Task description: Return the complete listing that follows, with each line reproduced exactly.

▶

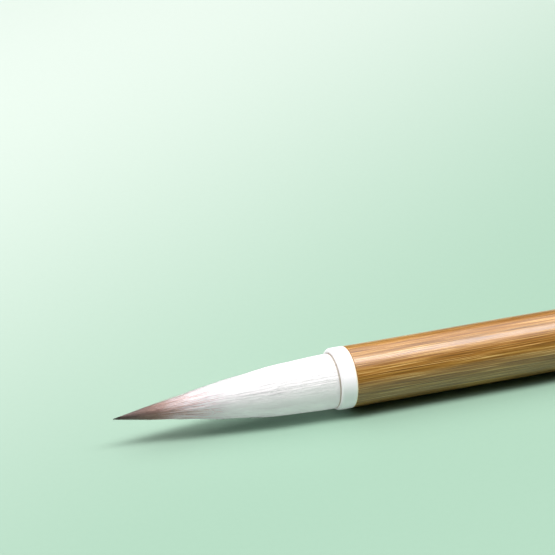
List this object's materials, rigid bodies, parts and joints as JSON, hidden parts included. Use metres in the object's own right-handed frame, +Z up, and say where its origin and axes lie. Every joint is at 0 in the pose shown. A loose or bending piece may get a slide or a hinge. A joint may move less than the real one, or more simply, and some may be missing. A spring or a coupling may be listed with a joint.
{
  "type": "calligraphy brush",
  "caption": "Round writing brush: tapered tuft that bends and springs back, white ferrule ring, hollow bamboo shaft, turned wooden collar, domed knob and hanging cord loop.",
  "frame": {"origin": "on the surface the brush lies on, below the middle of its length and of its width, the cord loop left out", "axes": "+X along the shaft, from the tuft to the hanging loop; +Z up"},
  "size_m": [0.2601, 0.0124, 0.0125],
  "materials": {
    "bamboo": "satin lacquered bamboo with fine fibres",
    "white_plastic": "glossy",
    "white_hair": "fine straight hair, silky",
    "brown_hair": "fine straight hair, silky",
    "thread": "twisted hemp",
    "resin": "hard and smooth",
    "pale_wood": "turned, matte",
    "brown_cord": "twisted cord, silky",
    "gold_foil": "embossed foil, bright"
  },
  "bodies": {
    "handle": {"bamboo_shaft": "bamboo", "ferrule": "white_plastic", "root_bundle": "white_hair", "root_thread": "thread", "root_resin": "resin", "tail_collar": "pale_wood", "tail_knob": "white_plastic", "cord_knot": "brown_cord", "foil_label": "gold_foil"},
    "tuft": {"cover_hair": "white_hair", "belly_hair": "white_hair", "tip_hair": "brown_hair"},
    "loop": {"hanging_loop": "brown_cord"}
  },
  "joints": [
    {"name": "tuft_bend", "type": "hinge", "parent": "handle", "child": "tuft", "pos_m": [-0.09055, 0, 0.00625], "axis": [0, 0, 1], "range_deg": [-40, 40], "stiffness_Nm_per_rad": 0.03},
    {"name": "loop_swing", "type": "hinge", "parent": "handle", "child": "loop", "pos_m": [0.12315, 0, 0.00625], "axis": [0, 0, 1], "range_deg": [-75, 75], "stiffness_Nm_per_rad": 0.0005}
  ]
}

◀

Written solution:
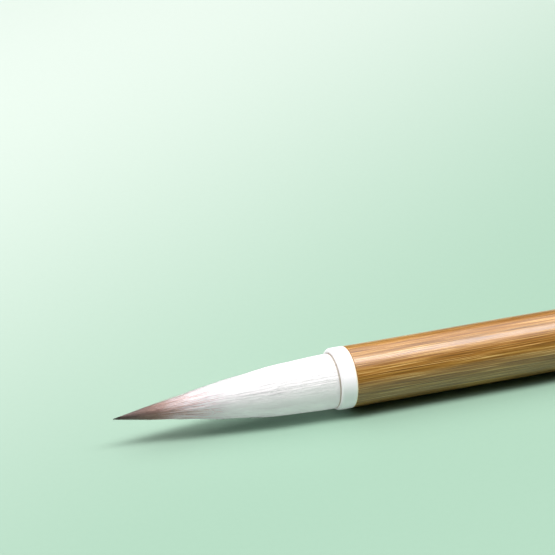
List this object's materials, rigid bodies, parts and joints as JSON, hidden parts included. Use metres in the object's own right-handed frame, +Z up, and say where its origin and axes lie. Every joint is at 0 in the pose shown. A loose or bending piece may get a slide or a hinge. A joint may move less than the real one, or more simply, and some may be missing. A spring or a coupling may be listed with a joint.
{
  "type": "calligraphy brush",
  "caption": "Round writing brush: tapered tuft that bends and springs back, white ferrule ring, hollow bamboo shaft, turned wooden collar, domed knob and hanging cord loop.",
  "frame": {"origin": "on the surface the brush lies on, below the middle of its length and of its width, the cord loop left out", "axes": "+X along the shaft, from the tuft to the hanging loop; +Z up"},
  "size_m": [0.2601, 0.0124, 0.0125],
  "materials": {
    "bamboo": "satin lacquered bamboo with fine fibres",
    "white_plastic": "glossy",
    "white_hair": "fine straight hair, silky",
    "brown_hair": "fine straight hair, silky",
    "thread": "twisted hemp",
    "resin": "hard and smooth",
    "pale_wood": "turned, matte",
    "brown_cord": "twisted cord, silky",
    "gold_foil": "embossed foil, bright"
  },
  "bodies": {
    "handle": {"bamboo_shaft": "bamboo", "ferrule": "white_plastic", "root_bundle": "white_hair", "root_thread": "thread", "root_resin": "resin", "tail_collar": "pale_wood", "tail_knob": "white_plastic", "cord_knot": "brown_cord", "foil_label": "gold_foil"},
    "tuft": {"cover_hair": "white_hair", "belly_hair": "white_hair", "tip_hair": "brown_hair"},
    "loop": {"hanging_loop": "brown_cord"}
  },
  "joints": [
    {"name": "tuft_bend", "type": "hinge", "parent": "handle", "child": "tuft", "pos_m": [-0.09055, 0, 0.00625], "axis": [0, 0, 1], "range_deg": [-40, 40], "stiffness_Nm_per_rad": 0.03},
    {"name": "loop_swing", "type": "hinge", "parent": "handle", "child": "loop", "pos_m": [0.12315, 0, 0.00625], "axis": [0, 0, 1], "range_deg": [-75, 75], "stiffness_Nm_per_rad": 0.0005}
  ]
}